Don't forget to choose your next rat based on personality too. As much as it's going to hopefully be your current rat's friend, it's going to have to be your friend too.


----------



## TikalKeria (Oct 8, 2013)

Help, the rat I returned because I saw it had abnormal overly loose stool I believe might have infected Popuri. She has never pooped out of her cage or had abnormal feces but today she went all over my couch and it was just like the other rat's, very loose and slightly diarrhea like :/ I feel so stupid for letting that other rat near her (although it was very briefly) if it was from her I thought since they were in the same store at the same time it would be ok. Should I take her to a vet if this continues :/


----------



## nanashi7 (Jun 5, 2013)

Yes, you should, as it could be an issue. Make sure to hydrate her. Make sure new rat #2 is inspected and clear and is quarantined.


----------



## TikalKeria (Oct 8, 2013)

I returned that other rat the same day when I noticed I thought it might be sick. I didn't like it as much personality wise either I was kind of rushing finding another rat I'm going to be more selective when I get another one tomorrow (and this time quarantine it even though they are from the same store) I believe it was a false alarm as her stool seems fine now but I'm going to keep an eye on her. I just freaked out as I thought I got her sick.


----------



## Xerneas (Aug 6, 2013)

Just a thought but that could have been fear pooping, actually. It's exactly what it sounds like and it's super yucky and loose and smells godawful. A lot of rats tend to do that when they are first brought home since they fear poop in stressful situations. The red flag is that Popuri had it too... Maybe if this was her first time on the couch, or if she was upset by the other rat's smell, or something weird like that. Not sure. Hope she's OK.


----------



## TikalKeria (Oct 8, 2013)

That was her first time on the couch so hopefully that was all ._. I feel silly now if the other rat was just fear pooping also since she had just come home.


----------



## Rat Daddy (Sep 25, 2011)

Every new rat owner is going to go through the stress of things going wrong. Most times it's not something serious. The problem actually sometimes gets worse when you are a member of a rat fraternity such as ours. We read about all of the terrible things that happen to other people's rats all over the world condensed into a a few threads. I mean how, often do folks log on to say how healthy their rats are today?
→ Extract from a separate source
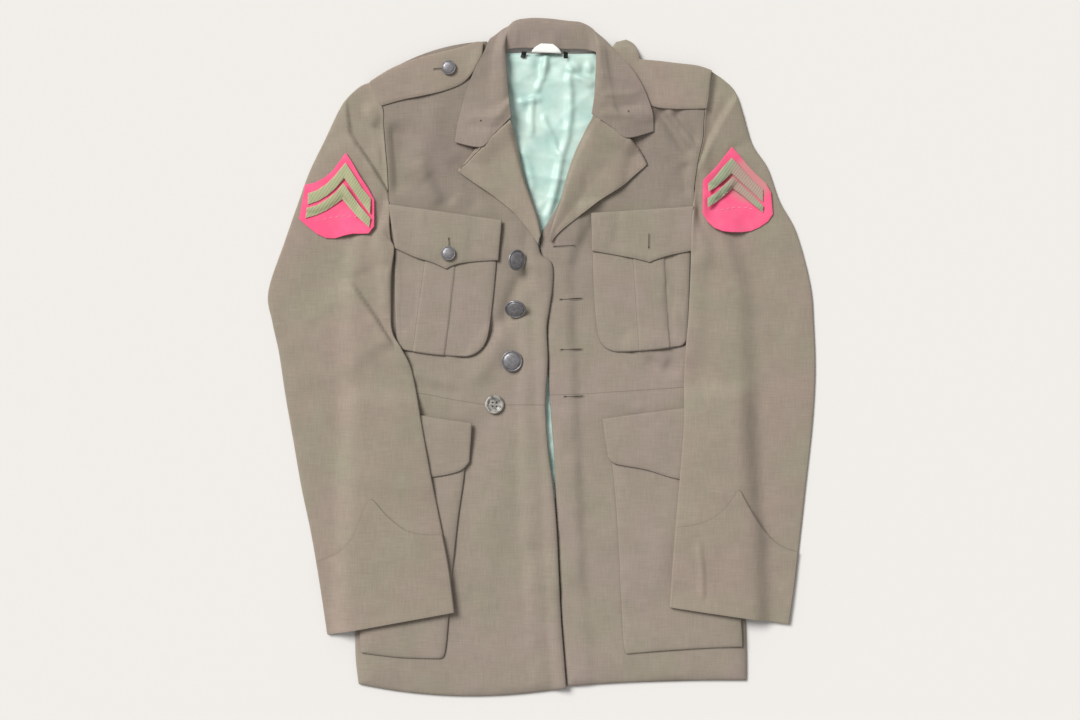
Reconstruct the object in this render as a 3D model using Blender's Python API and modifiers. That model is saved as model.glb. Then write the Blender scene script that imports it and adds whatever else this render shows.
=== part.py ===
"""A uniform service jacket that lies flat on its back, unbuttoned: cloth shells and turned buttons.

Tables are in millimetres on the table top: +X to the wearer's left, +Y towards the collar, +Z up, floor at 0.
Each cloth piece is planned as lines across it, laid on whatever is already under it and thickened upwards.
"""
import math
from collections import namedtuple

import bpy
import numpy as np

MM = 0.001
CLOTH_WALL = 1.6
BACK_WALL = 1.5
LINING_WALL = 1.0
POCKET_WALL = 1.2
COLLAR_WALL = 1.8
SLEEVE_WALL = 1.5
CUFF_WALL = 1.2
BADGE_WALL = 1.0
STRIPE_WALL = 1.0
SEAM_GAP = 0.4
CLOSE_REACH = 2.0
STRIPE_REACH = 8.0
LEAF_REACH = 12.0
SLEEVE_REACH = 17.0
SLEEVE_SOFT = 10.0
FRONT_PUFF = 3.0
LARGE_BUTTON = 12.7
SMALL_BUTTON = 8.6
PLAIN_BUTTON = 11.5
ROLL_RISE = 5.2
POCKET_LIFT = 1.6
LOOSE_POCKET_LIFT = 2.4
PLEAT_RISE = 0.9
FLAP_LIFT = 0.8
STRAP_LIFT = 1.0
SEAT_GAP = 0.3
UNDER_LEAF = 1.3
STAND_HEIGHT = 7.6

# One line across a piece: from (ax, ay) to (bx, by), bowed sideways by bow at its middle.
Line = namedtuple("Line", "ax ay bx by bow")
# One line down the back: shoulder or neck end, chest level and hem end.
Fall = namedtuple("Fall", "top_x top_y chest_x chest_y hem_x hem_y")
# One ring of a sleeve pressed flat: its outer and inner edge, the line's bow and the hollow between its two sides.
Ring = namedtuple("Ring", "ax ay bx by bow hollow")
# One section of the collar: neck seam, roll line, notch line and outer edge; free is 1 where the leaf hangs clear.
Section = namedtuple("Section", "seam_x seam_y roll_x roll_y mid_x mid_y edge_x edge_y free")
# One point of a cuff's upper edge: its share of the sleeve's width from the outer side, and its height in mm.
CuffPoint = namedtuple("CuffPoint", "share height")
# One soft fold: a ridge (height over 0) or a trough (under 0) from a to b, with its half width.
Fold = namedtuple("Fold", "ax ay bx by height width")

BACK = (
    Fall(-203.8, 330.8, -206, 150, -218.4, -389),
    Fall(-170, 347, -172, 152, -190, -395),
    Fall(-120, 362, -125, 152, -150, -400),
    Fall(-68, 378, -80, 152, -100, -404),
    Fall(-40, 366.4, -40, 152, -50, -404),
    Fall(7, 365, 7, 152, 12, -396),
    Fall(54, 366, 54, 152, 70, -392),
    Fall(74, 366, 80, 152, 100, -391),
    Fall(118, 358.8, 125, 152, 150, -389.5),
    Fall(166, 350.6, 172, 152, 205, -388),
    Fall(204, 344, 206, 150, 246, -386),
)
LINING = (
    Line(-42, 366.4, 65, 365.4, -1),
    Line(-58, 340, 82, 340, 0),
    Line(-62, 300, 88, 300, 0),
    Line(-58, 250, 80, 250, 0),
    Line(-44, 200, 62, 200, 0),
    Line(-26, 160, 40, 160, 0),
    Line(-16, 120, 26, 120, 0),
    Line(-14, 60, 26, 60, 0),
    Line(-14, -20, 30, -20, 0),
    Line(-14, -110, 34, -110, 0),
    Line(-10, -210, 38, -210, 0),
    Line(-4, -300, 42, -300, 0),
    Line(2, -384, 48, -384, 0),
)
RIGHT_FRONT = (
    Line(-204, 330, -66, 379.5, 11),
    Line(-189.6, 300.6, -52, 352, 6),
    Line(-188.4, 279, -43.2, 318.6, 2.4),
    Line(-186, 249, -37.2, 282.6, 0),
    Line(-183.6, 219, -28.8, 241.8, 0),
    Line(-184, 182, -18, 196.2, 0),
    Line(-196, 148, -9, 162.6, 0),
    Line(-208, 119, -4.2, 135, 0),
    Line(-211, 101.4, 0, 121.8, 0),
    Line(-213, 88.2, 12, 112.2, 0),
    Line(-215.4, 66.6, 13.2, 88.2, 0),
    Line(-216, 39, 9.6, 60.6, 0),
    Line(-216.6, 15, 6, 35.4, 0),
    Line(-217.2, -21, 7.2, -5.4, 0),
    Line(-217.2, -51, 4.6, -47.4, 0),
    Line(-217.8, -87, 5.4, -82.2, 0),
    Line(-218.4, -123, 8.4, -117, 0),
    Line(-219.6, -165, 13.8, -156.6, 0),
    Line(-220.8, -213, 18, -207, 0),
    Line(-221.4, -261, 20.4, -258.6, 0),
    Line(-222, -309, 22.8, -309, 0),
    Line(-222, -357, 26.4, -357, -3.6),
    Line(-218.4, -391.8, 29.4, -396, -12),
)
LEFT_FRONT = (
    Line(204.6, 343, 76, 366, 6),
    Line(199.2, 315.6, 72, 345, 5),
    Line(195.6, 289, 67.8, 318.6, 2.4),
    Line(194, 262, 62.4, 287.4, 0),
    Line(188, 234, 46.8, 246.6, 0),
    Line(183.6, 199, 32.4, 208.2, 0),
    Line(186, 172, 18, 176, 0),
    Line(197, 142, 2.4, 150, 0),
    Line(212, 116, 0, 130, 0),
    Line(220, 90, 1.2, 107.4, 0),
    Line(228.6, 62, 4.8, 78.6, 0),
    Line(229.2, 33, 7.2, 45, 0),
    Line(230.4, -3, 8.4, 6.6, 0),
    Line(232.8, -45, 11, -39, 0),
    Line(234.6, -81, 13.8, -81, 0),
    Line(236.4, -123, 16.8, -120.6, 0),
    Line(238.8, -171, 18.4, -171, 0),
    Line(241.2, -219, 20.4, -219, 0),
    Line(243, -267, 23.2, -267, 0),
    Line(244.8, -315, 25.6, -315, 0),
    Line(246, -357, 28.2, -357, 0),
    Line(246, -387, 31.2, -394.2, -2.4),
)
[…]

But if a rat is sick it gets discussed, so it actually looks like 'most' rats are sick or dying. Not so. 

Sometimes it's hard to just wait and see what happens next, but more often than not, that's all it takes to get through a crisis. 

And when giving advise, not seeing someone's rat in person, it's always safest to tell someone to go see their vet. Basically, and I realize it's hard, you sort of have to keep your finger off the trigger and not panic.

My rule of thumb is not how sick a rat looks but whether it is getting worse. Just about everything that happens to a rat has a fast onset. I mean one minute your rat seems fine then it isn't. If it stays relatively the same it usually gets better pretty fast too; if it gets worse from hour to hour or day to day it requires intervention. Same is true of children's sicknesses. All of a sudden your young child is sick and has a 103 fever, it will usually go down in a few hours or with a little Tylenol, if it starts going up instead you are on your way to the doctor or ER.


----------